> [Requirements] Exactly repeat the lines starting at the one that holds "material.use_nodes = True" and ending at the one that holds "imported = [obj". Both end lines count; leave out everything else.
[Start]
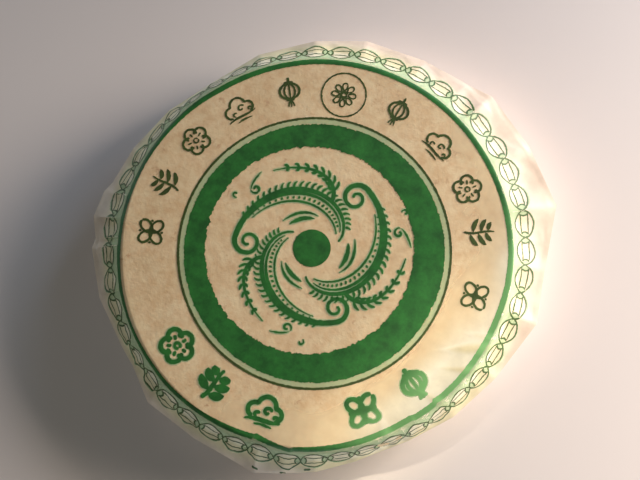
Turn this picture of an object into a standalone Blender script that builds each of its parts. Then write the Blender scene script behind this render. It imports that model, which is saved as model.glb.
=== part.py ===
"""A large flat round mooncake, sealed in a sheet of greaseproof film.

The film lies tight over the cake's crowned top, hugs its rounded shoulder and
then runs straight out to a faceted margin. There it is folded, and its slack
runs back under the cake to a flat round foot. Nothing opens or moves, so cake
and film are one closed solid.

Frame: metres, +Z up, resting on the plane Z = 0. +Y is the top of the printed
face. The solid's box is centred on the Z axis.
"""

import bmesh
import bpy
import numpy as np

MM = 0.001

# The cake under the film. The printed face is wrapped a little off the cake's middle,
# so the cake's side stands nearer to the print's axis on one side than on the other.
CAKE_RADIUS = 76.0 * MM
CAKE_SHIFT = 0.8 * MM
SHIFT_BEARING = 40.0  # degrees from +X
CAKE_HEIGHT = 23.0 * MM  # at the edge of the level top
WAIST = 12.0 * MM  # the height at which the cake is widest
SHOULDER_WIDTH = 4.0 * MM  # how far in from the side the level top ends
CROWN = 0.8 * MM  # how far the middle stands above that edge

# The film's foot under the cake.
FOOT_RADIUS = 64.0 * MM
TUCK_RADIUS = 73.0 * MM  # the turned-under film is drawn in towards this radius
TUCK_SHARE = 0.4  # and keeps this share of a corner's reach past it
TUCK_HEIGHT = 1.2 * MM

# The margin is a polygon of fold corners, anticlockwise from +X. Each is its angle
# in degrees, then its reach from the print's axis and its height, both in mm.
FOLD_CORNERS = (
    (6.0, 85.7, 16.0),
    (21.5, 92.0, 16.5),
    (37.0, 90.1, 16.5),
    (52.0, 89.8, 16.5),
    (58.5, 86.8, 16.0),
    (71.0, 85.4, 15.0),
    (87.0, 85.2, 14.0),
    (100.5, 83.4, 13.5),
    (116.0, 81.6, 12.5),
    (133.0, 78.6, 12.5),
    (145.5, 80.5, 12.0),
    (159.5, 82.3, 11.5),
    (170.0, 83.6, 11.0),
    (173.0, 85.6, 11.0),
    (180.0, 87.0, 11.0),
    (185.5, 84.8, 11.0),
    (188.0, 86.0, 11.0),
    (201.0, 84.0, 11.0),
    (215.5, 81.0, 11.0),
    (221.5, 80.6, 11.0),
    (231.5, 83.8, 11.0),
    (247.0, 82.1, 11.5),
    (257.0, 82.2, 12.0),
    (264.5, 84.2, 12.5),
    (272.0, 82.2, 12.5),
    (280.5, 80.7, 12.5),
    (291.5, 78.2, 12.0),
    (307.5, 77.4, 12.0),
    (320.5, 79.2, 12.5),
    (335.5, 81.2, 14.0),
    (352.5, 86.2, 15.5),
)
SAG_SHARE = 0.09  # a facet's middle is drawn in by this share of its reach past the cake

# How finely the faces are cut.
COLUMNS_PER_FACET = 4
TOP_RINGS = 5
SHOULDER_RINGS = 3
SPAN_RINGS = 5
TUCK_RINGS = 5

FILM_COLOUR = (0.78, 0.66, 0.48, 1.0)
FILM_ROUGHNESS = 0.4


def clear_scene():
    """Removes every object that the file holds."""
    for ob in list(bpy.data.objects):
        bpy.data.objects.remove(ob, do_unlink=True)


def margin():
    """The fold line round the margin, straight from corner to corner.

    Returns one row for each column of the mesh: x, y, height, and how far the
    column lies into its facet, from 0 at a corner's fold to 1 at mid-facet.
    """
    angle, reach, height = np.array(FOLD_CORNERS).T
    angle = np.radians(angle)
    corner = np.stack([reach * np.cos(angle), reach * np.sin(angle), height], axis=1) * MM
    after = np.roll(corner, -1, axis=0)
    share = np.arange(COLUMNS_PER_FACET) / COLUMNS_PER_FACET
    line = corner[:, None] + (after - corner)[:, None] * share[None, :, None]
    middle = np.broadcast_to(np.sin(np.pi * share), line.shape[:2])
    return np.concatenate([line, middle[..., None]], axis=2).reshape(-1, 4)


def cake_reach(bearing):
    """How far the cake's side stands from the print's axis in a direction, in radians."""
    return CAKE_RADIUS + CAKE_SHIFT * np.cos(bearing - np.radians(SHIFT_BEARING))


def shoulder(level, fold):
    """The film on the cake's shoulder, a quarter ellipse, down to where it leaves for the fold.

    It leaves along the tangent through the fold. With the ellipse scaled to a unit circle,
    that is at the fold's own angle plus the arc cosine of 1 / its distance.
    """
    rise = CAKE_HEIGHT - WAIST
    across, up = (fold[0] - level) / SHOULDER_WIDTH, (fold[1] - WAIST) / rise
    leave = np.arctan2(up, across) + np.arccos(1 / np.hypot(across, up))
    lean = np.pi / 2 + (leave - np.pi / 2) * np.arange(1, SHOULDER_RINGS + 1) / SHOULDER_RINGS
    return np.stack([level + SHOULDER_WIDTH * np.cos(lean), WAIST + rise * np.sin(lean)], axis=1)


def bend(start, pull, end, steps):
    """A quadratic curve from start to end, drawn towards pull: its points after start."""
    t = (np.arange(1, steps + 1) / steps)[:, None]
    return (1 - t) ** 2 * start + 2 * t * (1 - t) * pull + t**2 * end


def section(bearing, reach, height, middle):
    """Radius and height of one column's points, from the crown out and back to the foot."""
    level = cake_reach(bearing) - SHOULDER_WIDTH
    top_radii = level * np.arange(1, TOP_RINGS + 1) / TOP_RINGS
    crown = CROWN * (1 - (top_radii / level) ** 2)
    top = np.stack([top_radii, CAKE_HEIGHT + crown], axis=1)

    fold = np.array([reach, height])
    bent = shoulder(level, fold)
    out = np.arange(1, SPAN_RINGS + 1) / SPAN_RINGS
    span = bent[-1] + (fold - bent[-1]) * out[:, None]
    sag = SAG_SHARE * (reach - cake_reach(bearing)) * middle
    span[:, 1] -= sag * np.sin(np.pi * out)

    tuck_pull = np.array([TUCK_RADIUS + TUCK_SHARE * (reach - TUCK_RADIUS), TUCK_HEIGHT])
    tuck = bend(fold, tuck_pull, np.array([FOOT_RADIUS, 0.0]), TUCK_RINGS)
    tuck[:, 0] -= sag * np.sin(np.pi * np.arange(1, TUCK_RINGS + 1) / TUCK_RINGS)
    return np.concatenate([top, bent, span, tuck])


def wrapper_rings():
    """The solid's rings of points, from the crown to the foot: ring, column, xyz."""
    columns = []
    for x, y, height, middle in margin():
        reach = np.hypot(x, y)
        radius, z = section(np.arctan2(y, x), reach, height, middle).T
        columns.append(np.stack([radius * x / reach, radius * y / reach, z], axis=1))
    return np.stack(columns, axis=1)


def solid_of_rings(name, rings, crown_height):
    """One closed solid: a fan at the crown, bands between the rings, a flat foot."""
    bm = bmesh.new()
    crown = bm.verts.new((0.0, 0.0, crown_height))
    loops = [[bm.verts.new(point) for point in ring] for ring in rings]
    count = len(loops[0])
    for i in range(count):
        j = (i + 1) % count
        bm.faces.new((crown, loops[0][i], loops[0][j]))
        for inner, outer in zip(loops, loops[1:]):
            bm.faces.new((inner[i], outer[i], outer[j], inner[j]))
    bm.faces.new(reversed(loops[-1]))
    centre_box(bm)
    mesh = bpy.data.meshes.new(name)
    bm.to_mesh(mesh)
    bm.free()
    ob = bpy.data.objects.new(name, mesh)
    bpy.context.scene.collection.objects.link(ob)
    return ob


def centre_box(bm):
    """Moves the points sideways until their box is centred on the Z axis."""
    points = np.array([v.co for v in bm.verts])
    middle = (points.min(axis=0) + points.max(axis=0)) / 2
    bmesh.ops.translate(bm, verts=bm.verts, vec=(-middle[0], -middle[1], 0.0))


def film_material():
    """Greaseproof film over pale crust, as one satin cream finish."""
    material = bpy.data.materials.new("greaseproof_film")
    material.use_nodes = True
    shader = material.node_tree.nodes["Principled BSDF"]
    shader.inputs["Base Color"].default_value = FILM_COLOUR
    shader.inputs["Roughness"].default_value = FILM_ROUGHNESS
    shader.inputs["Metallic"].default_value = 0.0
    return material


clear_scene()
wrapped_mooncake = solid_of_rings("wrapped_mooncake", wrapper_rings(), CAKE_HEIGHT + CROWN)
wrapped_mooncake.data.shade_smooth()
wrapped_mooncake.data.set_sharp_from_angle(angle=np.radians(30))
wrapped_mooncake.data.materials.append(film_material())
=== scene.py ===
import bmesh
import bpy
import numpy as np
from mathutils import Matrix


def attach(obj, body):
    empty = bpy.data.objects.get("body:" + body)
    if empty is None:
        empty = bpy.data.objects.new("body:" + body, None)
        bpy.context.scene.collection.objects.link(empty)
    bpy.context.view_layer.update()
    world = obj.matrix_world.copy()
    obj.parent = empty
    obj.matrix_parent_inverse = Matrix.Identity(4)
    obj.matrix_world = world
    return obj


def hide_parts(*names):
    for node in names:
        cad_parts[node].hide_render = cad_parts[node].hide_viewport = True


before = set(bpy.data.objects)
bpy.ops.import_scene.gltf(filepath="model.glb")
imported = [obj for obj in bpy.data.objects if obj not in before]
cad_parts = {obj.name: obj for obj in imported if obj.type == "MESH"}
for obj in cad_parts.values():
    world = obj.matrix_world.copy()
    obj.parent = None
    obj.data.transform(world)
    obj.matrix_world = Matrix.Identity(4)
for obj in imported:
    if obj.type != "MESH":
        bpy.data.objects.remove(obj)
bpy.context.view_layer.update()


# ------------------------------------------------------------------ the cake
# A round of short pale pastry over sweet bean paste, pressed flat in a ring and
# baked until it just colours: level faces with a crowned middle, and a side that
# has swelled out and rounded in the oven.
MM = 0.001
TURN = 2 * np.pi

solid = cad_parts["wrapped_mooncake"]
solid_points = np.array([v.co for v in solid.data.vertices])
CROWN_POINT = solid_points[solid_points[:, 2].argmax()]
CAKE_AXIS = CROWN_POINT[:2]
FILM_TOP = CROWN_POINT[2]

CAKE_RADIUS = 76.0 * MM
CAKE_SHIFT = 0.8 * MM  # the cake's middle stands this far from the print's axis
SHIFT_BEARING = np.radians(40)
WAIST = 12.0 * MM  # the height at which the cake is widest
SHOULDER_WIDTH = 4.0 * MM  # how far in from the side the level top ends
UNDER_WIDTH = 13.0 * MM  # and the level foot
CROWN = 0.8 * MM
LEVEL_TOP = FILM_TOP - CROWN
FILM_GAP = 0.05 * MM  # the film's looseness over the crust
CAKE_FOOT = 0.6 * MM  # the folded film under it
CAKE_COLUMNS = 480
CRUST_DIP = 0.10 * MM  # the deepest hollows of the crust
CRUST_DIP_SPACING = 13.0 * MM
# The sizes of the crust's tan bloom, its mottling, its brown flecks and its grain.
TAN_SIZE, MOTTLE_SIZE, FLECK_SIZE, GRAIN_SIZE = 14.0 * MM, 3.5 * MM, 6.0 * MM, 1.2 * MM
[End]
> [Answer to this problem]
    material.use_nodes = True
    shader = material.node_tree.nodes["Principled BSDF"]
    shader.inputs["Base Color"].default_value = FILM_COLOUR
    shader.inputs["Roughness"].default_value = FILM_ROUGHNESS
    shader.inputs["Metallic"].default_value = 0.0
    return material


clear_scene()
wrapped_mooncake = solid_of_rings("wrapped_mooncake", wrapper_rings(), CAKE_HEIGHT + CROWN)
wrapped_mooncake.data.shade_smooth()
wrapped_mooncake.data.set_sharp_from_angle(angle=np.radians(30))
wrapped_mooncake.data.materials.append(film_material())
=== scene.py ===
import bmesh
import bpy
import numpy as np
from mathutils import Matrix


def attach(obj, body):
    empty = bpy.data.objects.get("body:" + body)
    if empty is None:
        empty = bpy.data.objects.new("body:" + body, None)
        bpy.context.scene.collection.objects.link(empty)
    bpy.context.view_layer.update()
    world = obj.matrix_world.copy()
    obj.parent = empty
    obj.matrix_parent_inverse = Matrix.Identity(4)
    obj.matrix_world = world
    return obj


def hide_parts(*names):
    for node in names:
        cad_parts[node].hide_render = cad_parts[node].hide_viewport = True


before = set(bpy.data.objects)
bpy.ops.import_scene.gltf(filepath="model.glb")
imported = [obj for obj in bpy.data.objects if obj not in before]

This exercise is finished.